* **PROBLEM STATEMENT**
Take every line that has the string "body" and copy it out.

_ _ _ _ _

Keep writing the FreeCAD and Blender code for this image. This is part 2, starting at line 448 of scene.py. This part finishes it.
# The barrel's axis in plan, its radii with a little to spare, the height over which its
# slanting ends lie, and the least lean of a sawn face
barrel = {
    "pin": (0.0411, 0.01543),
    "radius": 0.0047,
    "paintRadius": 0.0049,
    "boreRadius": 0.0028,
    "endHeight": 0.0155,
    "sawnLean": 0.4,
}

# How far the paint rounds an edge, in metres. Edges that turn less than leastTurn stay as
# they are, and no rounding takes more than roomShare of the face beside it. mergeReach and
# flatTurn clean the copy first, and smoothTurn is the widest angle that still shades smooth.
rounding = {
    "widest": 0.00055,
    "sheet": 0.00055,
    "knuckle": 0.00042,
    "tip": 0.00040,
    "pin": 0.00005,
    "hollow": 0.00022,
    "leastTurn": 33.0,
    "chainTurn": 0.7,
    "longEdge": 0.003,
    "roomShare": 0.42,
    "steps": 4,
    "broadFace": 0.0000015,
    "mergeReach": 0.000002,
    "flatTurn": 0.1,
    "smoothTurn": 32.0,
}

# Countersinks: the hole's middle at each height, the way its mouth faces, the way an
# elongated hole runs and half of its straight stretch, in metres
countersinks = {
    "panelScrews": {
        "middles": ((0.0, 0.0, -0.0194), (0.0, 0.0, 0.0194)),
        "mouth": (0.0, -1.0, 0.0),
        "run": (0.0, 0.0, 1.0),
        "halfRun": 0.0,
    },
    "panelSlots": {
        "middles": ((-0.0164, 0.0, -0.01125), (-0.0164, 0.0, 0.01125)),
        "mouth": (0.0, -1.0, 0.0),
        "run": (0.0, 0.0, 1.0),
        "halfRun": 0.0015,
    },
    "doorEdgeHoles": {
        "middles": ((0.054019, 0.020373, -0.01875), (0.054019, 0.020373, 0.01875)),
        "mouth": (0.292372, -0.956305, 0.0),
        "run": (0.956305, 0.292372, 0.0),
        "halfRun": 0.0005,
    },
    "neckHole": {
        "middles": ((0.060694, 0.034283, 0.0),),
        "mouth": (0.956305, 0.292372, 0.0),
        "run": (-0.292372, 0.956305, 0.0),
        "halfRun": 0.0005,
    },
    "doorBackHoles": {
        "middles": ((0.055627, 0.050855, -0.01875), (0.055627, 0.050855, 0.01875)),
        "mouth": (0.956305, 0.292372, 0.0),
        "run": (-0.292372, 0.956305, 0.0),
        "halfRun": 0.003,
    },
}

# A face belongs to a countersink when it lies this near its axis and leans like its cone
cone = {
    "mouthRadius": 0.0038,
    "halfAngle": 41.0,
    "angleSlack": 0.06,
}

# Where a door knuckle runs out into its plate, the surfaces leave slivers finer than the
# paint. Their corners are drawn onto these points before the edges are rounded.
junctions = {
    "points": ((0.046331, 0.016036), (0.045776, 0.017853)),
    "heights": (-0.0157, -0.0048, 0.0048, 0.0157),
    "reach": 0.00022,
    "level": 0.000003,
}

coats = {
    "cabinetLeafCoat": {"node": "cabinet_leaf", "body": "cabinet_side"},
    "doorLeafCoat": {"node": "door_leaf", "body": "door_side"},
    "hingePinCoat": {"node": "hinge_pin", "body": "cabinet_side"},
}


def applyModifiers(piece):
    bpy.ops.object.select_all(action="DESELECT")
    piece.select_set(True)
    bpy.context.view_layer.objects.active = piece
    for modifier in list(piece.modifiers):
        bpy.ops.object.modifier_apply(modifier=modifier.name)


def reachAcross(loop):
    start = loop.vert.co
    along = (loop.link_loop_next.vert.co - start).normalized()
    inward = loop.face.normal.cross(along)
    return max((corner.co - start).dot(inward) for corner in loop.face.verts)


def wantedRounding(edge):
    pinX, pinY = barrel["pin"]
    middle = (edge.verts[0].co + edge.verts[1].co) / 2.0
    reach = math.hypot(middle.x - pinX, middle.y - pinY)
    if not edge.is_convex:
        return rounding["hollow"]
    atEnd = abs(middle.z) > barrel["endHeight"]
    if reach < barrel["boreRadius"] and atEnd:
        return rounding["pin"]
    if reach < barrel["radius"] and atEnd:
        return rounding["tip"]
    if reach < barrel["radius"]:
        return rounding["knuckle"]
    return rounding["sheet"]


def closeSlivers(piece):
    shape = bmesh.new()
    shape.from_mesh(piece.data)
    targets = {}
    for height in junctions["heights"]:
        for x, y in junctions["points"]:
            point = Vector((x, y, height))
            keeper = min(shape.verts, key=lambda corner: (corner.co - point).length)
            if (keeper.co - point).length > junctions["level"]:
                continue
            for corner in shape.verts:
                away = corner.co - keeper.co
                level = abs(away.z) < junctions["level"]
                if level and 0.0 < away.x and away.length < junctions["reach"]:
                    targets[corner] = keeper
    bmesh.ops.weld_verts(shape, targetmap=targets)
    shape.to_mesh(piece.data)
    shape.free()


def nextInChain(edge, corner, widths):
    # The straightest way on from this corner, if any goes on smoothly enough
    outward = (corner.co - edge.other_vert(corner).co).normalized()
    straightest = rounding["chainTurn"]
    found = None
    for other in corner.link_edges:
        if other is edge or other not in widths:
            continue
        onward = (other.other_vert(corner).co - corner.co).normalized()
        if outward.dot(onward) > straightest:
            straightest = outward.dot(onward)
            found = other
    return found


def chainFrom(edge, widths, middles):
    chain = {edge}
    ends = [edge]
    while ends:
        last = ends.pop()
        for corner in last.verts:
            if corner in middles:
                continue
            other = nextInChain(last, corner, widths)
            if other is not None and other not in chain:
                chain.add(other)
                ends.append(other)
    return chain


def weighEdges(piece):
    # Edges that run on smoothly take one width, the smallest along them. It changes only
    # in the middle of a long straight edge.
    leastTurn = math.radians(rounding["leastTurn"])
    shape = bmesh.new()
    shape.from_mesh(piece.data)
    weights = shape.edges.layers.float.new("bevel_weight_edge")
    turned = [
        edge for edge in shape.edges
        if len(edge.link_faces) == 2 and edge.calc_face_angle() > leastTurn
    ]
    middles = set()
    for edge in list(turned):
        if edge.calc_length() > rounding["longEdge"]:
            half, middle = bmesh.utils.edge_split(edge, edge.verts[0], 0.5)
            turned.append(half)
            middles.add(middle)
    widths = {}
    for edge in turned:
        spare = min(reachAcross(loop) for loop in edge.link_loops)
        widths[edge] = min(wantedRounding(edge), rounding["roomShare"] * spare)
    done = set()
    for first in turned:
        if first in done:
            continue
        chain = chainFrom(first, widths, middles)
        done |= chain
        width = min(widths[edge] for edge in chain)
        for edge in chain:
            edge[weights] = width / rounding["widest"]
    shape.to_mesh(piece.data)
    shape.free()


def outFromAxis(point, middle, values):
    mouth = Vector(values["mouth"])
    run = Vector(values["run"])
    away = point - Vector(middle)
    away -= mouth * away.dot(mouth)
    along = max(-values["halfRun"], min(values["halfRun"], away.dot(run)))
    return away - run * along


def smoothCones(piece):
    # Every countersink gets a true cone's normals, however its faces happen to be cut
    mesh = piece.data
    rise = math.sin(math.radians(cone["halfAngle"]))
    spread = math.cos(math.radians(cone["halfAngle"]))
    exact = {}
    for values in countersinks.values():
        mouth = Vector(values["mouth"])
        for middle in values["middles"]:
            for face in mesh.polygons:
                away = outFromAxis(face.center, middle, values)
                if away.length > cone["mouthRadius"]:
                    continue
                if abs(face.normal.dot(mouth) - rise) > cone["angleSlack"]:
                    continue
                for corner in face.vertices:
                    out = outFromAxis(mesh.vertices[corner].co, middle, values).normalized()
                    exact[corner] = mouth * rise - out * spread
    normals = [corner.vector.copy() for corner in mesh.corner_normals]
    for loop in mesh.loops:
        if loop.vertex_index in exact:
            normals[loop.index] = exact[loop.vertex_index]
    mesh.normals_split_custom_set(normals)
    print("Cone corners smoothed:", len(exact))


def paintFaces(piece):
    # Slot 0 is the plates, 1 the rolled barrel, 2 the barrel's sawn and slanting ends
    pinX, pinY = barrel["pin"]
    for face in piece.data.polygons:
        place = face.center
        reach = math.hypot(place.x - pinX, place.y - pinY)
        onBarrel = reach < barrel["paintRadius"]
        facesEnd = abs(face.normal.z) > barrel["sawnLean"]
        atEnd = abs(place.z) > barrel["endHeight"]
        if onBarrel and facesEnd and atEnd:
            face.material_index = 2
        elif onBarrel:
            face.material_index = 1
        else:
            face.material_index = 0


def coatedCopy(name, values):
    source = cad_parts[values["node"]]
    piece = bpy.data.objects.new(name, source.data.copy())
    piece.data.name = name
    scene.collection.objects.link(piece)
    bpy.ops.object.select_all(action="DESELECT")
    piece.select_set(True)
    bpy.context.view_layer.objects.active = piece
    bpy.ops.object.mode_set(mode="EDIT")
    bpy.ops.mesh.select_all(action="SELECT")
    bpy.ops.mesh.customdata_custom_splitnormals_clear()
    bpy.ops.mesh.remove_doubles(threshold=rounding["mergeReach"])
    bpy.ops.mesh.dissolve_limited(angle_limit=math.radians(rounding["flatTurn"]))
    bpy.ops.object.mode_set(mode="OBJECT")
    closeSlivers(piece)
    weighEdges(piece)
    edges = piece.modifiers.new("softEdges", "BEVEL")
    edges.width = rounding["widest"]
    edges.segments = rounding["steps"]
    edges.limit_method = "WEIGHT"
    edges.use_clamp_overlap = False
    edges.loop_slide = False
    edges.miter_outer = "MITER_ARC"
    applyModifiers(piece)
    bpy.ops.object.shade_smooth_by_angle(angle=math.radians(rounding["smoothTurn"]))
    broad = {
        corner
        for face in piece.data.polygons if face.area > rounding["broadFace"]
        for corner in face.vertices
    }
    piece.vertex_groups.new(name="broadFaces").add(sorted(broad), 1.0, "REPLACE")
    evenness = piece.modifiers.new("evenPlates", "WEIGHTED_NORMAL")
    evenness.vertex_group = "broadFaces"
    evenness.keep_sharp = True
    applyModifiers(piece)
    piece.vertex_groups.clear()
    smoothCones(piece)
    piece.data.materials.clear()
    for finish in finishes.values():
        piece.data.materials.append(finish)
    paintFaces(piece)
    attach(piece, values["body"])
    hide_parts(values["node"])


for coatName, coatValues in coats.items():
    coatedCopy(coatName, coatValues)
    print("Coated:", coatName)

_ _ _ _ _

* **THE OUTPUT**
    "cabinetLeafCoat": {"node": "cabinet_leaf", "body": "cabinet_side"},
    "doorLeafCoat": {"node": "door_leaf", "body": "door_side"},
    "hingePinCoat": {"node": "hinge_pin", "body": "cabinet_side"},
    attach(piece, values["body"])